### Data provided
┌──
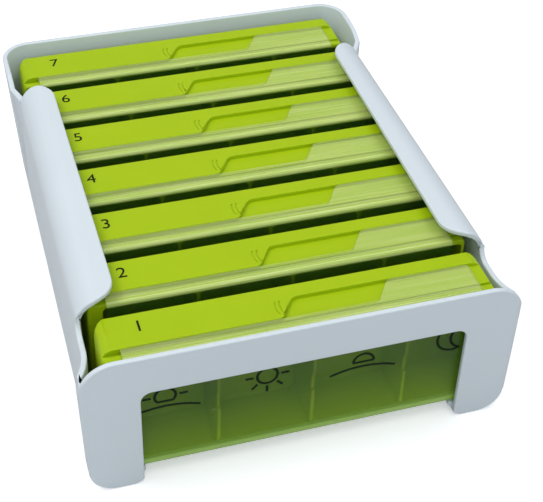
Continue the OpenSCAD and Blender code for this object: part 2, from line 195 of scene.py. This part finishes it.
def clear_cover():
    # Clear polystyrene, injection moulded. Its colour is painted light and shade: the upright front
    # is painted darker green towards the top, as painted shade of the compartments under the roof,
    # the roof has a faint pale veil in the same painted highlight colours as the bends, the bends
    # have painted highlights in streaks along their length, 0.4 mm wide and 40 mm long, and the
    # lower bend is painted the bright lit green of the tray's foot behind it
    material, tree = new_material("polystyrene_clear")
    where = add(tree, "ShaderNodeTexCoord").outputs["Object"]
    height = add(tree, "ShaderNodeSeparateXYZ", {0: where}).outputs["Z"]
    surface = add(tree, "ShaderNodeNewGeometry").outputs["Normal"]
    rise = add(tree, "ShaderNodeSeparateXYZ", {0: surface}).outputs["Z"]
    level = add(tree, "ShaderNodeMath", {0: rise}, operation="ABSOLUTE").outputs[0]
    front = add(
        tree,
        "ShaderNodeMapRange",
        {
            "Value": height,
            "From Min": SHADE_LOW,
            "From Max": SHADE_HIGH,
            "To Min": FRONT_VEIL_LOW,
            "To Max": FRONT_VEIL_HIGH,
        },
    ).outputs[0]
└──
### Stated task
Extract all of the data shown above without alteration.

### Task output
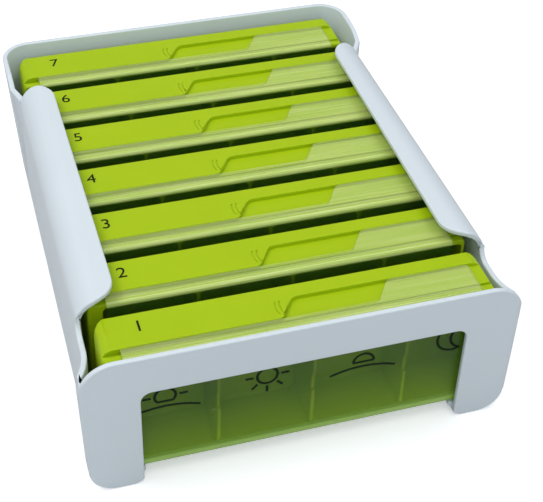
Continue the OpenSCAD and Blender code for this object: part 2, from line 195 of scene.py. This part finishes it.
def clear_cover():
    # Clear polystyrene, injection moulded. Its colour is painted light and shade: the upright front
    # is painted darker green towards the top, as painted shade of the compartments under the roof,
    # the roof has a faint pale veil in the same painted highlight colours as the bends, the bends
    # have painted highlights in streaks along their length, 0.4 mm wide and 40 mm long, and the
    # lower bend is painted the bright lit green of the tray's foot behind it
    material, tree = new_material("polystyrene_clear")
    where = add(tree, "ShaderNodeTexCoord").outputs["Object"]
    height = add(tree, "ShaderNodeSeparateXYZ", {0: where}).outputs["Z"]
    surface = add(tree, "ShaderNodeNewGeometry").outputs["Normal"]
    rise = add(tree, "ShaderNodeSeparateXYZ", {0: surface}).outputs["Z"]
    level = add(tree, "ShaderNodeMath", {0: rise}, operation="ABSOLUTE").outputs[0]
    front = add(
        tree,
        "ShaderNodeMapRange",
        {
            "Value": height,
            "From Min": SHADE_LOW,
            "From Max": SHADE_HIGH,
            "To Min": FRONT_VEIL_LOW,
            "To Max": FRONT_VEIL_HIGH,
        },
    ).outputs[0]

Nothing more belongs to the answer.